Who doesn’t love a madeleine? The recipe I’ve used since I first bought the New Larousse Gastonomique (1977) is its recipe for plain madeleine. that makes it almost 40 years since I bought the book new when it came out. What I like about the New Larousse Gastonomique recipe is its utter simplicity. It’s a poundcake. You mix equal parts by weight of sugar, flour, melted butter, and eggs and that’s it.
The same ingredients are treated a little differently in wonderful 1893 The Art of Pastry Making: According to the English and French Methods by Emile Herisse. I think you’ll find it a worthwhile book to download. His recipes are unusually approachable. Herisse’s Recipe for Madeleine cakes, extra fine, number 236, is identical to the Larousse recipe except for one detail. Herisse asks that you beat up the eggs and sugar before adding the butter and flour. I like this approach because it reduces the time stirring the flour and thus potentially developing the gluten. Mix the eggs and sugar, but only just. Do not whip into the more standard pale ribbon.
125 g egg (2 eggs)
125 g white sugar (I suggest reducing the sugar to between 75g and 100g)

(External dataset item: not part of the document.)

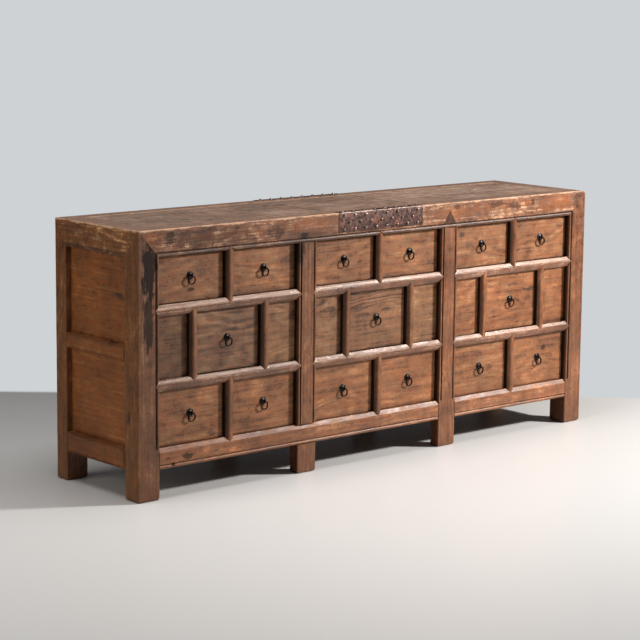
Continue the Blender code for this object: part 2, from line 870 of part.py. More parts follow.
def drawer(name, opening):
    """Drawer of one piece with its rose and eye; its origin is behind the eye."""
    row, x_low, x_high, z_low, z_high = opening
    x_from, x_to = x_low + drawer_clearance, x_high - drawer_clearance
    z_from, z_to = z_low + gap, z_high - drawer_top_clearance
    y_face = front + front_recess
    y_end = housing_back - drawer_back_space
    z_side = z_to - drawer_side_drop
    y_inner = y_face + drawer_front_thickness
    mesh = bmesh.new()
    add_bar(mesh, [(y_face, z_from), (y_face, z_to), (y_inner, z_to),
                   (y_inner, z_side), (y_end, z_side), (y_end, z_from)],
            "x", x_from, x_to)
    middle = ((x_low + x_high) / 2, y_face, (z_low + z_high) / 2 + rose_lift)
    body = finish(name, mesh, drawer_wood, origin=middle)
    cut(body, [([x_from + drawer_side_thickness, y_inner,
                 z_from + drawer_bottom_thickness],
                [x_to - drawer_side_thickness, y_end - drawer_side_thickness,
                 z_to + drawer_side_drop])])
    combine(body, rose_and_eye(*middle), "UNION")
    neck = bmesh.new()
    turn(neck, [(0, -rose_height - eye_wire), (neck_radius, -rose_height - eye_wire),
                (neck_radius, 0), (0, 0)], middle, neck_steps)
    combine(body, neck, "UNION")
    eye = bmesh.new()
    hoop(eye, (middle[0], y_face - ring_stand, middle[2]), "yz",
         eye_radius, eye_wire, eye_steps)
    combine(body, eye, "UNION")
    return body


def ring(name, holder):
    """Ring that hangs in the eye; its origin is on the axis it swings about."""
    axis = holder.location + Vector((0, -ring_stand, 0))
    mesh = bmesh.new()
    hoop(mesh, axis - Vector((0, 0, ring_radius)), "xz",
         ring_radius, ring_wire, ring_steps)
    made = finish(name, mesh, wrought_iron, origin=axis, smooth=True)
    made.parent = holder
    made.location = axis - holder.location
    return made


# Iron straps
def strap(name, side):
    """Iron strap bent over the front or the back edge of the top, with its studs."""
    face = side * back
    half = strap_length / 2
    ys = sorted((face + side * gap, face + side * (gap + strap_thickness)))
    mesh = bmesh.new()
    skin = strap_thickness + gap
    profile = [(face + side * gap, top - strap_drop), (face + side * gap, top + gap),
               (face - side * strap_reach, top + gap),
               (face - side * strap_reach, top + skin),
               (face + side * skin, top + skin), (face + side * skin, top - strap_drop)]
    add_bar(mesh, profile, "x", -half, half)
    body = finish(name, mesh, wrought_iron)
    pitch = strap_length / studs_in_long_row
    studs = bmesh.new()
    for row, share in enumerate(stud_rows_share):
        count = studs_in_long_row - row % 2
        for number in range(count):
            x = (number - (count - 1) / 2) * pitch
            dome(studs, (x, face + side * (gap + strap_thickness / 2),
                         top - strap_drop * share), (0, side, 0))
    for number in range(studs_in_long_row):
        x = (number - (studs_in_long_row - 1) / 2) * pitch
        dome(studs, (x, face - side * strap_reach / 2,
                     top + gap + strap_thickness / 2), (0, 0, 1))
    combine(body, studs, "UNION")
    return body


def dome(mesh, foot, way):
    """Low round stud head; way is the direction it rises in."""
    rise = Vector(way)
    first = Vector((1, 0, 0))
    second = rise.cross(first)
    total = stud_rise + strap_thickness / 2
    loops = []
    for radius_share, rise_share in stud_profile_shares:
        loops.append([mesh.verts.new(
            Vector(foot) + rise * total * rise_share
            + (first * cos(2 * pi * step / stud_steps)
               + second * sin(2 * pi * step / stud_steps)) * stud_radius * radius_share)
            for step in range(stud_steps)])
    tip = mesh.verts.new(Vector(foot) + rise * total)
    mesh.faces.new(loops[0])
    for first_loop, second_loop in zip(loops, loops[1:]):
        for step in range(stud_steps):
            following = (step + 1) % stud_steps
            mesh.faces.new((first_loop[step], first_loop[following],
                            second_loop[following], second_loop[step]))
    for step in range(stud_steps):
        mesh.faces.new((loops[-1][step], loops[-1][(step + 1) % stud_steps], tip))


# Assembly
corner_post("post_front_1", -1, front, front + front_post_depth, True)
front_middle_post("post_front_2", 0)
front_middle_post("post_front_3", 1)
corner_post("post_front_4", 1, front, front + front_post_depth, True)
corner_post("post_back_1", -1, back - back_post_depth, back, False)
back_middle_post("post_back_2", 0)
back_middle_post("post_back_3", 1)
corner_post("post_back_4", 1, back - back_post_depth, back, False)

top_front_rail()
top_back_rail()
top_end_rail("rail_top_left", -1)
top_end_rail("rail_top_right", 1)
seam = strap_length / 2 + seam_outside_strap
top_board("top_board_left", left, -seam - gap / 2)
top_board("top_board_middle", -seam + gap / 2, seam - gap / 2)
top_board("top_board_right", seam + gap / 2, right)

bottom_front_rail()
bottom_back_rail()
side_bottom_rail("rail_bottom_left", -1)
side_bottom_rail("rail_bottom_right", 1)
side_panel("side_panel_left", -1)
side_panel("side_panel_right", 1)
boarded_back()

lattice("lattice_left", bays[0])
lattice("lattice_middle", bays[1])
lattice("lattice_right", bays[2])
housing("housing_left", bays[0])
housing("housing_middle", bays[1])
housing("housing_right", bays[2])

made_in_row = {"top": 0, "middle": 0, "bottom": 0}
for bay in bays:
    for opening in opening_list(bay):
        row = opening[0]
        made_in_row[row] += 1
        box = drawer(f"drawer_{row}_{made_in_row[row]}", opening)
        ring(f"ring_{row}_{made_in_row[row]}", box)

strap("strap_front", -1)
strap("strap_back", 1)
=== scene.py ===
# %% [markdown]
# # An old sideboard with fifteen small drawers
# The real piece is a long, low cabinet of elm. Its frame makes three bays, each bay
# holds three rows of small drawers, and two iron straps hold the top down. The packed
# solid model gives every place and size. This lesson dresses it: each board, bead,
# nail and ring gets a shape of its own and a finish that shows its age.

import math
import random

import bmesh
import bpy
from mathutils import Matrix, Vector, noise


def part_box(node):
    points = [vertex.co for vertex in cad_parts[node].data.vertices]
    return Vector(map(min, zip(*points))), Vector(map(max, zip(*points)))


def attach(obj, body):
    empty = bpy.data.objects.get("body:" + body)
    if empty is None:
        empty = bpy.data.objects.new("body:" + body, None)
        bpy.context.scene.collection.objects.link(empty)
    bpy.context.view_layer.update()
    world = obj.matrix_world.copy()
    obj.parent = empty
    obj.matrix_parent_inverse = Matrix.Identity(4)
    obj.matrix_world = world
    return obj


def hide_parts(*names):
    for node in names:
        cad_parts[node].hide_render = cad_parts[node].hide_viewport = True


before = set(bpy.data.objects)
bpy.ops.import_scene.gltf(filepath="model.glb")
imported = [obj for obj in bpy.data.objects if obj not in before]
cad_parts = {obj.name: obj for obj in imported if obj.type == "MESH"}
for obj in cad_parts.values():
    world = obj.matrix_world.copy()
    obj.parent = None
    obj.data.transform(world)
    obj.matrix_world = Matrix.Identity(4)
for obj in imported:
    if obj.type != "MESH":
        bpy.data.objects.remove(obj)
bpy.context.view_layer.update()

# %% [markdown]
# ## Planes that everything hangs from
# A cabinet maker marks the posts and rails on one stick before cutting anything.
# Here the stick is read off the solid model: the faces of the posts give the bays,
# and the long rails give the height of the drawer rows. Reading them, instead of
# typing them again, keeps every new board on the plane of the solid it dresses.

# %% Read the marking stick
corner_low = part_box("post_front_1")[0]
rail_low, rail_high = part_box("rail_top_front")
sill_low, sill_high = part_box("rail_bottom_front")
left, front = corner_low.x, corner_low.y
right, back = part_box("post_front_4")[1].x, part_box("post_back_1")[1].y
leg_top, sill_top = sill_low.z, sill_high.z
underside, top = rail_low.z, rail_high.z
post_edges = [(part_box(f"post_front_{n}")[0].x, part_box(f"post_front_{n}")[1].x) for n in (1, 2, 3, 4)]
bays = [(post_edges[n][1], post_edges[n + 1][0]) for n in range(3)]

play = 0.0003
cross_rail = 0.036
divider = 0.032
middle_opening = 0.265
row_heights = (0.185, 0.207)
bottom_row = (sill_top, sill_top + row_heights[0])
middle_row = (bottom_row[1] + cross_rail, bottom_row[1] + cross_rail + row_heights[1])
top_row = (middle_row[1] + cross_rail, underside)
print("bays", bays, "rows", bottom_row, middle_row, top_row)

# %% [markdown]
# ## How a moulded bar is made
# A rail is planed to one cross-section along its whole length. The same is done here:
# draw the cross-section as a face, ease its corners, and extrude it from station to
# station. The stations leave a ring of points every few centimetres, so that wear can
# bend the edges later. At an end the last rings can shrink, which rounds the end off.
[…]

125 g sweet butter, melted
125 g cake flour, if available, otherwise unbleached all purpose flour
Oven pre-heated to 375F or 190C.
1. Melt the butter over low heat being extra alert to be sure it doesn’t simmer. I turn the heat off when the butter is about mostly, but not all melted.

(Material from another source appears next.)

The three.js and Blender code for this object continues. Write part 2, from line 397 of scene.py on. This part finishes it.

2. As the butter is melting beat the eggs and sugar but only just enough to mix them. Do not beat so they form a ribbon, as so many recipes ask you to do.
3. Pour the butter into the egg and sugar mixture, stir until it is blended in, then stir in the the flour, a little at a time until it is just mixed. This is most easily accomplished mixing with a clean hand but a whisk or wooden spoon can also be used. No need to use an electric beater with the small quantity.
4. Fill well buttered madeleine molds, or a cake mold of your choice, about 3/4 full.
5. Bake in a hot oven (375F or 190C). If baking in madeline molds then 15 to 20 minutes should suffice.